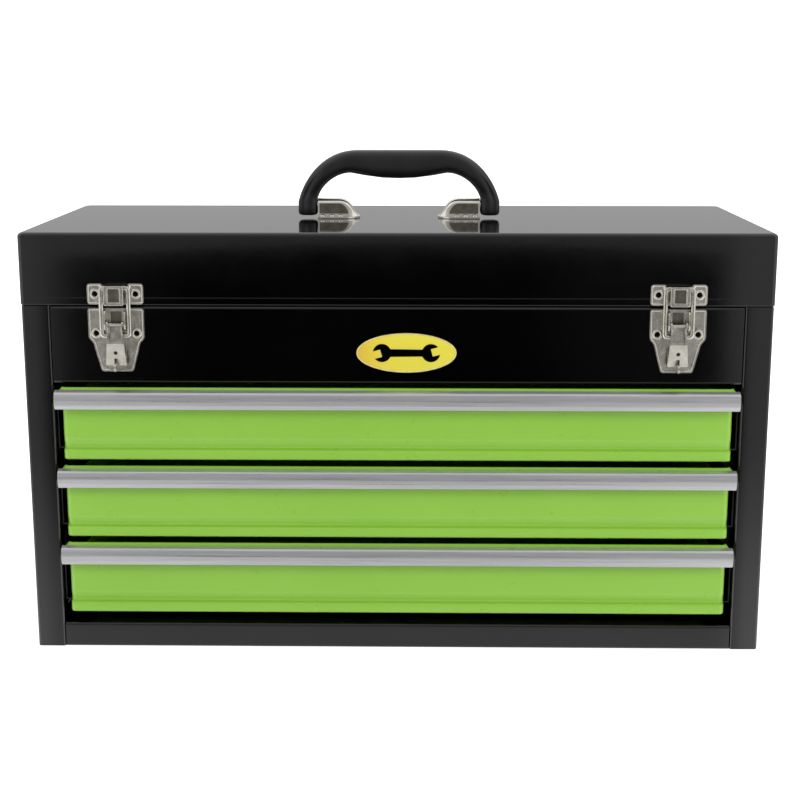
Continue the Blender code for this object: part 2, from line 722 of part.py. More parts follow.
def handle_grip(black_plastic):
    """The moulded grip, deeper front to back along its top than at its legs, with a hole in each foot."""
    half = handle_half()
    stations = [(1, outer, inner) for outer, inner in half]
    stations += [(-1, outer, inner) for outer, inner in half[-2::-1]]
    rings = []
    for side, outer, inner in stations:
        outer = Vector((side * outer[0], outer[1]))
        inner = Vector((side * inner[0], inner[1]))
        middle = (outer + inner) / 2
        blend = min(1.0, max(0.0, (middle.y - GRIP_START) / GRIP_BLEND))
        depth = LEG_HALF_DEPTH + (GRIP_HALF_DEPTH - LEG_HALF_DEPTH) * blend
        if middle.y < HANDLE_FOOT + 1:
            depth *= 0.8
        ring = []
        for step in range(16):
            angle = 2 * math.pi * (step + 0.5) / 16
            across = math.copysign(abs(math.cos(angle)) ** 0.6, math.cos(angle))
            deep = math.copysign(abs(math.sin(angle)) ** 0.6, math.sin(angle))
            point = middle + (outer - inner) / 2 * across
            ring.append(spot("Y", HANDLE_Y + depth * deep, point.x, point.y))
        rings.append(ring)
    holes = []
    for side in (-1, 1):
        ends = sorted((side * BRACKET_X[1], side * (HANDLE_PIN_X[1] + PIN_CLEARANCE)))
        holes.append(rod("X", ends[0], ends[1], (HANDLE_Y, HANDLE_PIVOT_Z), HANDLE_PIN_RADIUS + 0.2))
    return piece("handle_grip", skin(rings), black_plastic, cut=holes)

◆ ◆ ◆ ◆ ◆

> _Problem requirements_
Restate the data above word for word, please.

> _Result for this exercise_
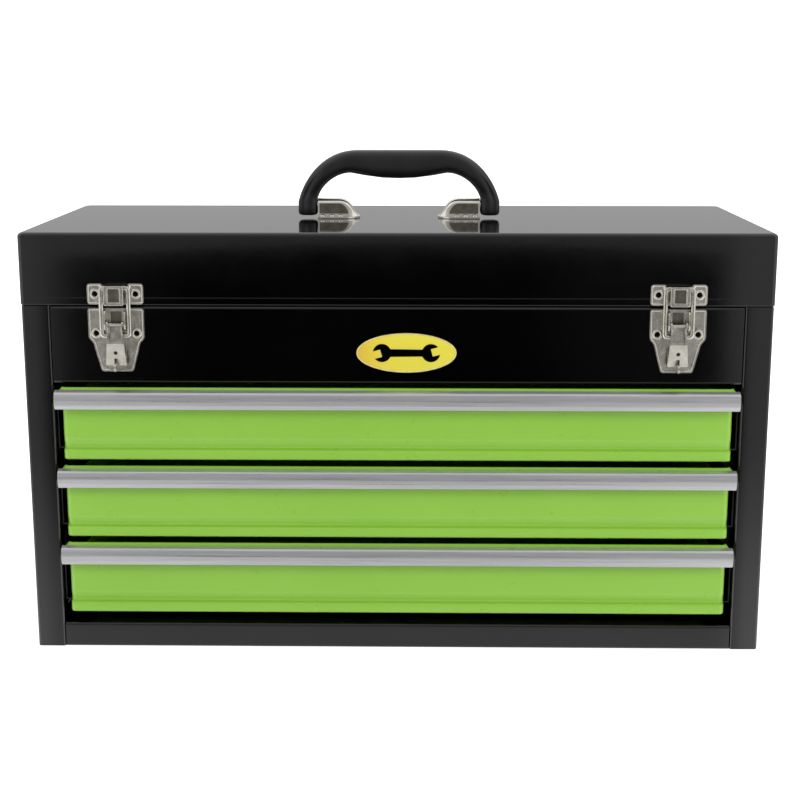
Continue the Blender code for this object: part 2, from line 722 of part.py. More parts follow.
def handle_grip(black_plastic):
    """The moulded grip, deeper front to back along its top than at its legs, with a hole in each foot."""
    half = handle_half()
    stations = [(1, outer, inner) for outer, inner in half]
    stations += [(-1, outer, inner) for outer, inner in half[-2::-1]]
    rings = []
    for side, outer, inner in stations:
        outer = Vector((side * outer[0], outer[1]))
        inner = Vector((side * inner[0], inner[1]))
        middle = (outer + inner) / 2
        blend = min(1.0, max(0.0, (middle.y - GRIP_START) / GRIP_BLEND))
        depth = LEG_HALF_DEPTH + (GRIP_HALF_DEPTH - LEG_HALF_DEPTH) * blend
        if middle.y < HANDLE_FOOT + 1:
            depth *= 0.8
        ring = []
        for step in range(16):
            angle = 2 * math.pi * (step + 0.5) / 16
            across = math.copysign(abs(math.cos(angle)) ** 0.6, math.cos(angle))
            deep = math.copysign(abs(math.sin(angle)) ** 0.6, math.sin(angle))
            point = middle + (outer - inner) / 2 * across
            ring.append(spot("Y", HANDLE_Y + depth * deep, point.x, point.y))
        rings.append(ring)
    holes = []
    for side in (-1, 1):
        ends = sorted((side * BRACKET_X[1], side * (HANDLE_PIN_X[1] + PIN_CLEARANCE)))
        holes.append(rod("X", ends[0], ends[1], (HANDLE_Y, HANDLE_PIVOT_Z), HANDLE_PIN_RADIUS + 0.2))
    return piece("handle_grip", skin(rings), black_plastic, cut=holes)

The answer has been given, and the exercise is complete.